Dabei machte der ehrliche Charmeur immer wieder deutlich, dass dieser Slogan alles andere als negativ zu verstehen ist. Denn, auch wenn Männer und Frauen sehr unterschiedlich sind, passen sie seiner Auffassung doch sehr gut zusammen. So mache das Zusammenleben nicht nur Spaß, sondern sei auch gesund. Bei diesen Überlegungen ließ er es sich nicht nehmen, zu gestehen, dass er ziemlich gern bereits 26 Jahre verheiratet ist. Wie wertvoll ihm eben diese Ehe ist, machte er mit einem ungewöhnlichen Vergleich sehr deutlich. Letztendlich ist sie ein langfristiges Projekt, das einem Schweizer Uhrwerk gleicht. Schleicht sich beim Zusammenbau ein Fehler ein, dann geht’s von vorn los, und das sei doch alles andere als langweilig.
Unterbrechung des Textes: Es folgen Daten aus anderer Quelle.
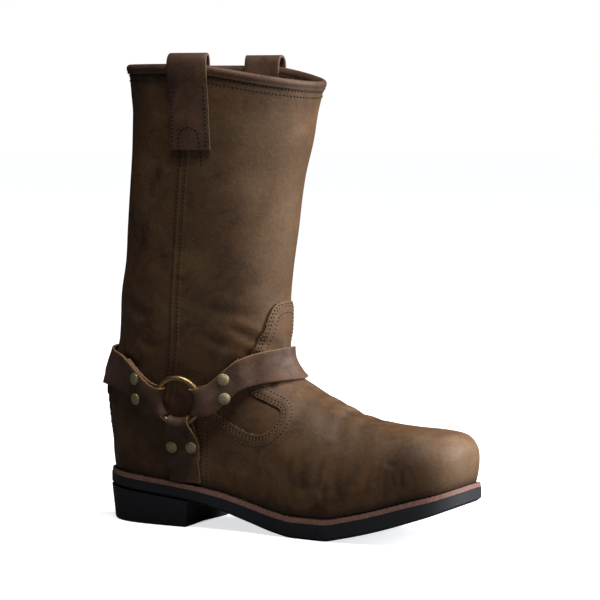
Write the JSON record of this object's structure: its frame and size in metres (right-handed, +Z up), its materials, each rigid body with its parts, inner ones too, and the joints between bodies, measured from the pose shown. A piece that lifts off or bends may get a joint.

Er, der sich selbst als den langsamsten Jogger am Rhein bezeichnet, weil er sich durchaus von einer Weinbergschnecke überholen lässt, schlüpfte aber bestimmt nicht nur in diese unsportliche Rolle, sondern insbesondere auch in andere, die vor Unterschiedlichkeit strahlten. Ob er nun als einstiger Trauzeuge anlässlich der Silberhochzeit eines Sauerländer Jubelpaares mit vielen Sprüchen gehörig in das Schmunzelfettnäpfchen trat, oder sich als Leiter des Standesamtes Westerstede als glühender Befürworter der gleichgeschlechtlichen Partnerschaft entpuppte. Er wusste stets zu überzeugen. Auch mit der Hoffnung, dass der Ex-regierende Bürgermeister von Berlin, Klaus Wowereit, doch noch die Fertigstellung des Flughafens Berlin (BER) erleben könnte, weil Ehepartner länger leben als Single.

Als Jurist warnte er davor, schon zu heiraten, wenn man noch verliebt ist. „Denn wer verliebt ist, ist nicht voll geschäftsfähig“. Da die Ehe aber ein Vertrag ist, sollte man bei der Scheidung sagen, dass man beim Ja-Wort total verliebt und somit bekloppt gewesen wäre.

Als Studiendirektor eines Gymnasiums, dessen eine Kollegin von ihm sofort geheiratet werden möchte, wusste er ebenso zu überzeugen. Er verriet nämlich, dass er sich aus dem Grund auf die Suche nach einer Liebesgeschichte mit Happy End gemacht habe und dabei nur auf eine neunseitige Story von Astrid Lindgren gestoßen wäre. Aber wer könne denn einer Frau glauben, die ein kleines Mädchen mit roten Zöpfen beschreibt, das ein Pferd stemmen kann?

Ebenso fantasievoll, und doch realistisch, schlüpfte er in die Rolle eines Jugendlichen, dabei half ihm nicht bloß die entsprechende Kleidung, sondern insbesondere der atemberaubende Umgang mit der „neuen“ Deutschen Sprache. Worte wie etwa „Toilettenabo“, „Denkbesteck“, „Kugelgrippe“, „Kopfgärtner“ und „Glockendisko“ sowie das um sie gestrickte Geschehen, sorgten für Beifallsstürme und bekundeten dem Gast, dass er als Dolmetscher zwischen den Generationen auftreten könnte. Auch als Discjockey der besonderen Art könnte er Bühnen-Geschichte schreiben. Denn mittels spritziger Monologe und vielsagender Bewegung sowie eines zielsicheren Fingers entführte er in die Zeit, in der Dieter Thomas Heck jede Woche eine LKW-Ladung neuer Hits in die Wohnzimmer kippte.

Zugabe-Reigen

Da die Halle nicht bloß einmal aufgrund der Beifallsstürme bebte, wollte sich Bernd Stelter bestimmt nicht vor einem Zugabe-Reigen drücken – im Gegenteil.

Hatte er schon zu Beginn das Gespräch mit einem Zuhörer geknüpft, suchte er es am Ende mit allen. Dabei gewährte er auch Einblicke in sein Karneval-Programm. Da werden elf kleine Italiener ebenso ihr Fett bekommen wie der 1. FC Köln.